Suez, Gazprom Sign Nord Stream Pipeline Deal
02.03.2010 -
France's GDF Suez has signed a deal with Russian gas monopoly Gazprom to take a 9% stake in the yet-to-be-built Nord Stream gas pipeline, the companies said in a joint statement on Monday.
An industry source told Reuters that an agreement will be signed in Paris this week during Russian President Dmitry Medveded's three-day state visit to France.
The same source told Reuters that GDF Suez will get 1.5 billion m3 of gas per year from 2015 from the pipeline, as part of the deal.
GDF Suez had been in talks for over a year to join the project built by Gazprom and German utility E.ON, which will carry 55 billion m3 of gas annually from Russia to Germany via the Baltic Sea from 2012.
"GDF Suez will be in the project before construction starts on the pipeline in April," the industrial source told Reuters earlier on Monday, asking not to be named.
The deal will be officially signed at the Elysee Palace by GDF Suez Chief Executive Gerard Mestrallet and Gazprom chief Alexei Miller, in the presence of French President Nicolas Sarkozy and his Russian counterpart Dmitry Medvedev.
Medvedev is also set to discuss Iran and the purchase of a helicopter carrier.
GDF Suez will buy its 9% stake from current shareholders - 4.5% from E.ON and the remaining 4.5% stake from Wintershall.

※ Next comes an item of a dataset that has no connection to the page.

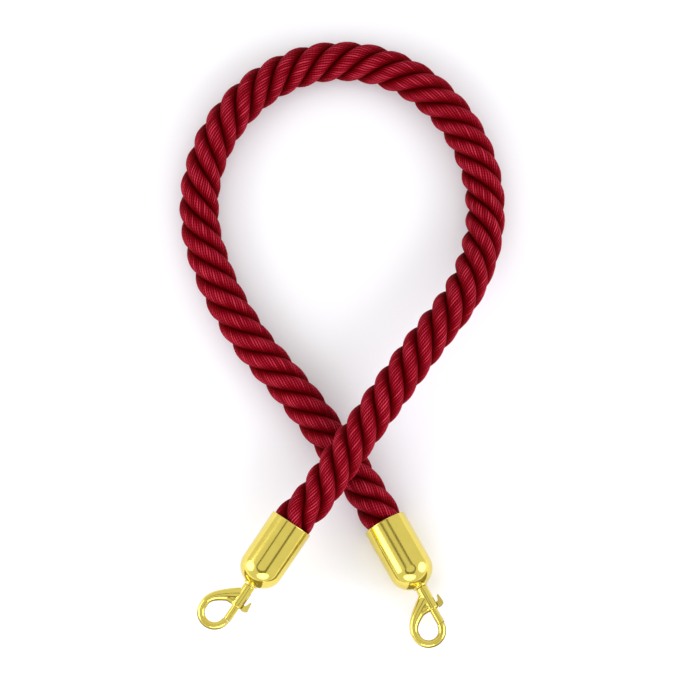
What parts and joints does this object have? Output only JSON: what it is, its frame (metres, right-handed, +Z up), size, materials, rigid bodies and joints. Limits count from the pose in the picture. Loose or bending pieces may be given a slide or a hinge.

The source said this deal will allow GDF Suez to increase its gas supplies by 10%. GDF Suez currently buys between 12-13 billion m3 annually.
Russia's differences with Ukraine, the main transit route for Russian gas, has led Moscow to propose two pipelines, the Nord Stream and South Stream, running north and south of the EU bloc, which would bypass transit states entirely.

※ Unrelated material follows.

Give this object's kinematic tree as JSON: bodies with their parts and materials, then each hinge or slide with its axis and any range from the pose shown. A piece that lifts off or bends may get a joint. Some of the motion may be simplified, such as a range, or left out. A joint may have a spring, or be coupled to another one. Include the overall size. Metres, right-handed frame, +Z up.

Russia is also pushing forward with the South Stream project aimed at supplying gas to the south of Europe from the Caspian Sea region and bypassing transit states, such as Ukraine.
French utility EDF is in discussions with Gazprom and Italian energy company ENI to join South Stream project.
In January 2009, Russian gas supplies to Europe came to a halt for almost two weeks as Moscow and Kiev rowed over prices and transit terms. Most of Russian gas deliveries to Europe pass through Ukraine.
The Nord Stream approval came as a reprieve for Gazprom, which had to delay the start of its giant Arctic Shtokman gas field - one of the resource bases for the link - by three years to 2016 due to a slump in gas demand.
The Nord Stream consortium said on Monday its initial schedule for commissioning the pipeline remained intact despite the Shtokman delay.